Due to the predictive power of Shazam’s data, it’s proven highly popular with many music agents. In February 2014, the company announced that it would be using its data to produce music for a new Warner Music Group imprint.
User data also proved to be exceptionally useful when it came to promoting House of Cards. In order to target different customers, separate trailers were produced which utilized information collected about the show’s viewers. Visuals were created which focused on Kevin Spacey, aiming to appeal to those who had watched the actor’s other work. Similarly, trailers featuring David Fincher’s directing style were made to cater to those familiar with his aesthetic.
The decision to use data-driven processes to create content has resulted in more recognition for online platforms, as well as numerous award wins. As a company, Amazon relies on data-driven processes to inform its creative decisions. At the 2015 Golden Globe Awards, it was up against networks such as HBO and The CW but still won the Best Comedy award for its show Transparent.
Netflix is also winning awards for its creative, data-driven content. In 2016, the company received eight Golden Globe nominations – more than any other television network that year. Netflix had succeeded in ending HBO’s 14-year winning streak, proving that the importance of user data shouldn’t be underestimated.
Streaming, Sharing, Stealing Key Idea #7: Piracy harms producers and consumers, but the issue can be prevented.
It’s no secret that the advent of the internet brought several benefits.
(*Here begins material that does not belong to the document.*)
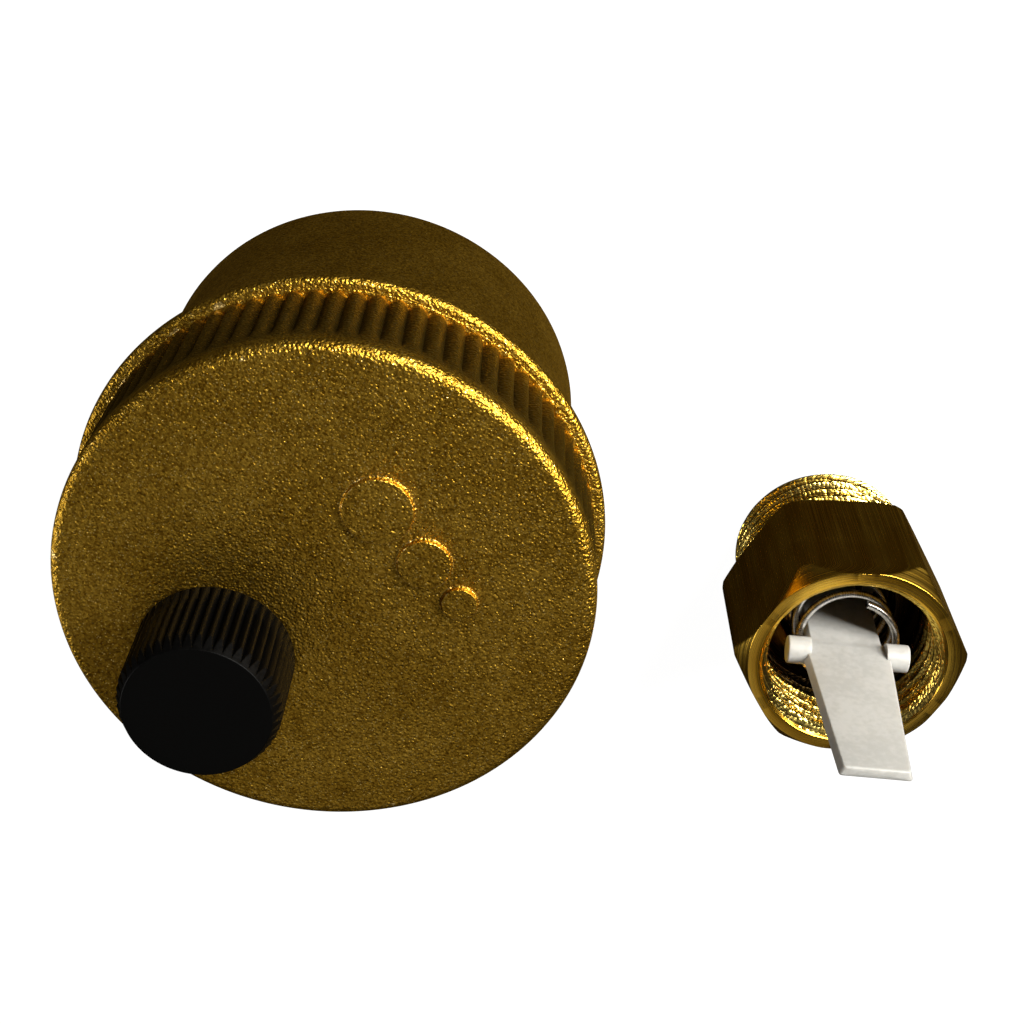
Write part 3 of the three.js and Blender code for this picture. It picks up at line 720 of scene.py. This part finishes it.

However, one downside of this technological feat is the proliferation of piracy – but there are ways to curtail it.
Piracy is so detrimental because it allows consumers to receive content without paying. In 2015, the authors of Streaming, Sharing, Stealing presented a paper about the issue to the World Intellectual Property Organization. To compile this document, they surveyed all the peer-reviewed journal articles they could find that discussed the effect of piracy on sales. Of the 25 articles they unearthed, 22 reported instances in which piracy had significantly harmed sales.
The Indian film industry in particular has suffered huge financial loss because of piracy. Back in 2014, the authors worked with the economist Joel Waldfogel to compare data on the industry gathered before 1985 and between the years 1985-2000. They discovered that the revenue generated declined rapidly as VCR-based piracy emerged. They also found that there was a significant decrease in the amount of movies produced in India post-1985 and that their quality also depreciated.
In order to prevent piracy, consumers have to understand the risk of committing the crime. In 2012, the authors studied the effect of an anti-piracy law passed in France in 2009, which meant that notices about copyright infringement were sent to pirates.
The fact that the law solely affected French consumers permitted the authors to examine its effect on iTunes sales patterns in the country. They ascertained that when it was legally dicier to commit piracy, many consumers switched to legitimate consumption. The data also showed that the law caused a 20 to 25 percent increase in sales.
Therefore, as damaging as piracy can be, entertaining content can still be protected and shared fairly. It’s vitally important to do so, as piracy can cause artists and producers to lose their incentive to create new, high-quality work, causing consumers to ultimately lose out in the long run.
In Review: Streaming, Sharing, Stealing Book Summary
The key message in this book:
Since the twentieth century, the entertainment industry has changed significantly. The advent of the internet has meant that it’s easier to source and share content, and big companies no longer have a monopoly across the board. To succeed nowadays, businesses need to make use of user data and ensure the prevention of piracy.